** START MATERIAL PROVIDED **
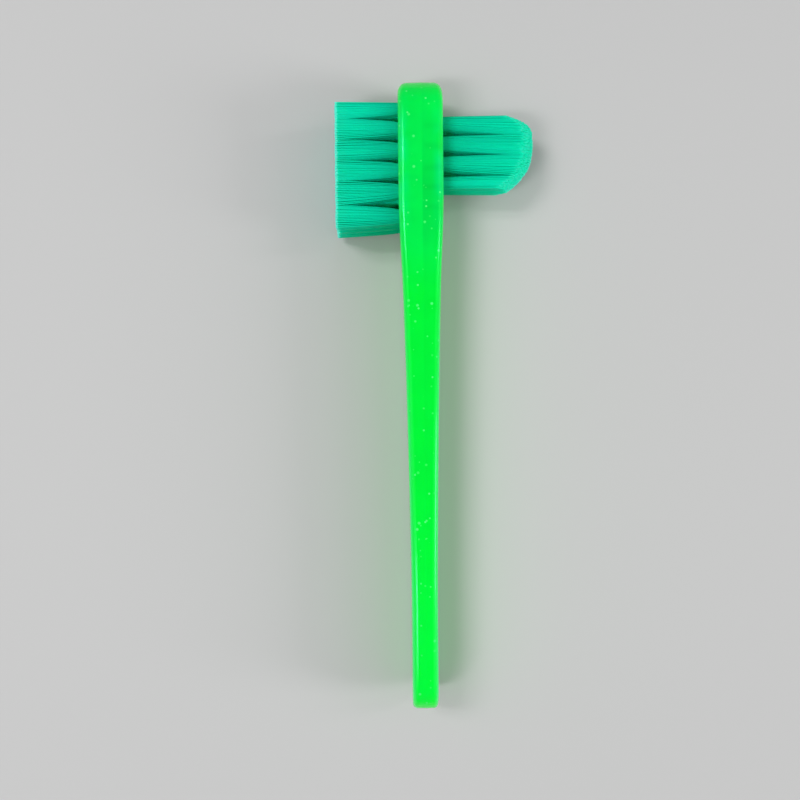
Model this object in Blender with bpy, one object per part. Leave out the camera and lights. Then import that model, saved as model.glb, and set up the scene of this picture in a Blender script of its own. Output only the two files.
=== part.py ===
"""Retainer cleaning brush with two brushes on one head, lying on its narrow edge as on a bench.

The handle runs along Y with its head at +Y. The flat-trimmed brush points to -X and the domed brush
to +X. The origin is on the lower edge face, halfway along the handle and halfway through it. Lengths
are in metres, and a distance along the handle is counted from its head end.
"""

import math

import bmesh
import bpy
from mathutils import Matrix, Vector

MM = 0.001

# Drilled holes. The domed side's rows stand midway between the flat side's rows.
HOLE_DIAMETER = 2.6 * MM
HOLE_DEPTH = 3.75 * MM
HOLE_WEB = 1.35 * MM
ROW_WALL = 1.45 * MM
FLAT_COLUMN_WALL = 1.5 * MM
DOME_COLUMN_WALL = 1.0 * MM
SIDE_WALL = 1.6 * MM
HEAD_END_WALL = 4.7 * MM
END_ROW_EXTRA = 1.0 * MM
FLAT_ROWS = 6
FLAT_COLUMNS = 3
DOME_ROWS = 4
DOME_COLUMNS = 2

ROW_PITCH = HOLE_DIAMETER + ROW_WALL
FLAT_COLUMN_PITCH = HOLE_DIAMETER + FLAT_COLUMN_WALL
DOME_COLUMN_PITCH = HOLE_DIAMETER + DOME_COLUMN_WALL
FIRST_ROW_AT = HEAD_END_WALL + HOLE_DIAMETER / 2
LAST_ROW_AT = FIRST_ROW_AT + ROW_PITCH * (FLAT_ROWS - 1) + END_ROW_EXTRA

# Handle: one moulding of even width, which gets thinner from the head to the tail
HANDLE_LENGTH = 125.0 * MM
HANDLE_WIDTH = FLAT_COLUMN_PITCH * (FLAT_COLUMNS - 1) + HOLE_DIAMETER + 2 * SIDE_WALL
HEAD_THICKNESS = 2 * HOLE_DEPTH + HOLE_WEB
HEAD_RUN = 23.0 * MM
WAIST_THICKNESS = 7.45 * MM
WAIST_AT = 41.0 * MM
GRIP_THICKNESS = 6.45 * MM
GRIP_AT = 60.0 * MM
STEM_THICKNESS = 5.6 * MM
STEM_AT = 82.0 * MM
TAIL_THICKNESS = 5.05 * MM
TAIL_AT = 106.0 * MM
HEAD_CORNER_RADIUS = 6.0 * MM
TAIL_CORNER_RADIUS = 6.5 * MM
SIDE_EDGE_RADIUS = 1.2 * MM
HEAD_EDGE_RADIUS = 1.9 * MM
TAIL_EDGE_RADIUS = 0.8 * MM

# Flat wire anchors: each holds its tuft's folded filaments down, and its ends bite into the hole's wall
ANCHOR_THICKNESS = 0.3 * MM
ANCHOR_HEIGHT = 1.5 * MM
ANCHOR_BITE = 0.2 * MM
ANCHOR_CLEARANCE = 0.05 * MM
ANCHOR_TURN = math.radians(30.0)
FOLD_THICKNESS = 0.6 * MM

# Tufts: a folded root that fills the hole, and rings of strands that spread from it
ROOT_CLEARANCE = 0.05 * MM
ROOT_RECESS = 0.3 * MM
STRAND_WIDTH = 0.36 * MM
STRAND_RIM = 0.1 * MM
STRAND_RINGS = 2
STRANDS_IN_FIRST_RING = 5
TIP_GROWTH = 1.3
TIP_GAP = 0.2 * MM
END_ROW_SHARE = 0.3
HEAD_ROW_SPREAD = 1.6 * MM
TAIL_ROW_SPREAD = 2.6 * MM
OUTER_COLUMN_SPREAD = 1.6 * MM
DOME_SPREAD = 1.6 * MM

# Trims: the flat brush ends in slightly crowned tufts, the other one in a dome that slopes to the tail
FLAT_BRISTLE = 12.5 * MM
TUFT_CROWN = 0.15 * MM
DOME_BRISTLE = 18.4 * MM
DOME_CREST_OFFSET = 2.3 * MM
DOME_END_DROP = 5.7 * MM
DOME_SIDE_DROP = 3.0 * MM
DOME_HEAD_POWER = 4.0
DOME_TAIL_POWER = 2.7
DOME_SIDE_POWER = 2.0

# Fineness of the round stretches, and how far a cutter runs past the face that it starts from
CORNER_STEPS = 10
EDGE_STEPS = 4
TAPER_STEP = 6.0 * MM
ROUND_SIDES = 16
CUTTER_OVERRUN = 1.0 * MM
FULLEST_CORNER = 0.95
SMOOTH_BELOW = math.radians(40.0)

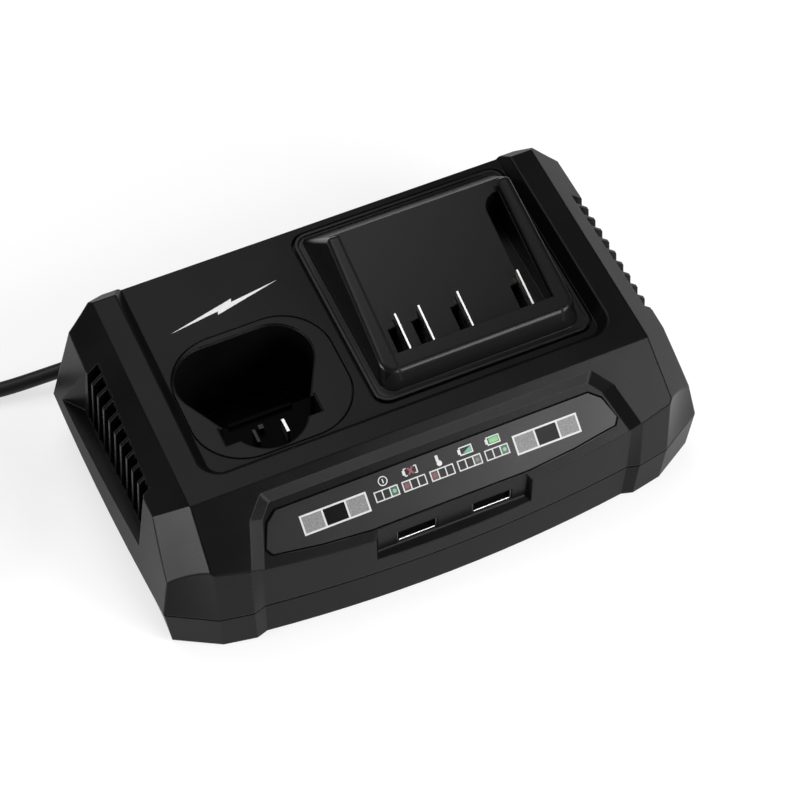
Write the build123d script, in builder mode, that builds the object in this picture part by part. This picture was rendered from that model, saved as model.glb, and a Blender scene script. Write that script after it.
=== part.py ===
from build123d import *
import os
from math import atan2, cos, pi, radians, sin, tan

# Dual-bay power tool battery charger: a 12 V stick socket on the left, an 18 V
# slide dock on the right and two USB outlets in front.
# Millimetres, +Z up, front towards -Y, origin on the table under the middle of the body.

# ---------------------------------------------------------------- driving dimensions
REAR_Y = 54.6            # rear wall
FOOT_H = 1.5             # the feet hold the shell this high
PART_Z = 18.3            # parting line between the two shells
TOP_Z = 55.1             # top strips of the side bumpers
DECK_Z = 51.1            # recessed deck between the bumpers
WALL = 2.5               # shell wall
DECK_T = 3.0             # deck thickness

# right half of the plan at the parting line: step beside the bulged front wall, bumper
# front, front corner, bowed side, rear corner
CORNER_D = (61.2, -50.8)
CORNER_C = (65.2, -52.0)
CORNER_B = (75.8, -50.0)
CORNER_A = (90.4, -41.4)
SIDE_MID = (92.7, 2.0)
REAR_A = (93.0, 49.6)
REAR_B = (72.0, 54.6)
FRONT_Y = -54.6          # middle of the bulged front wall

# the same walls carried down to the underside, with the sides tucked in behind the corners
LOW_FRONT_Y = -53.7
LOW_D = (60.9, -49.9)
LOW_C = (64.6, -51.0)
LOW_B = (75.0, -49.0)
LOW_A = (88.8, -41.0)
LOW_SIDE_MID = (87.0, 2.0)
LOW_REAR_A = (87.2, 48.8)
LOW_REAR_B = (71.4, 53.7)

# the same walls carried up to the height of the top strips
TOP_C = (64.9, -50.1)
TOP_B = (75.3, -48.1)
TOP_A = (83.3, -36.8)
TOP_SIDE_MID = (82.9, 4.0)
TOP_REAR_A = (82.1, 49.6)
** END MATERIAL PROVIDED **
-- SET TASK --
Look for the word "Blender" and return every line where it occurs.

-- RESULT OF THE TASK --
Model this object in Blender with bpy, one object per part. Leave out the camera and lights. Then import that model, saved as model.glb, and set up the scene of this picture in a Blender script of its own. Output only the two files.
Write the build123d script, in builder mode, that builds the object in this picture part by part. This picture was rendered from that model, saved as model.glb, and a Blender scene script. Write that script after it.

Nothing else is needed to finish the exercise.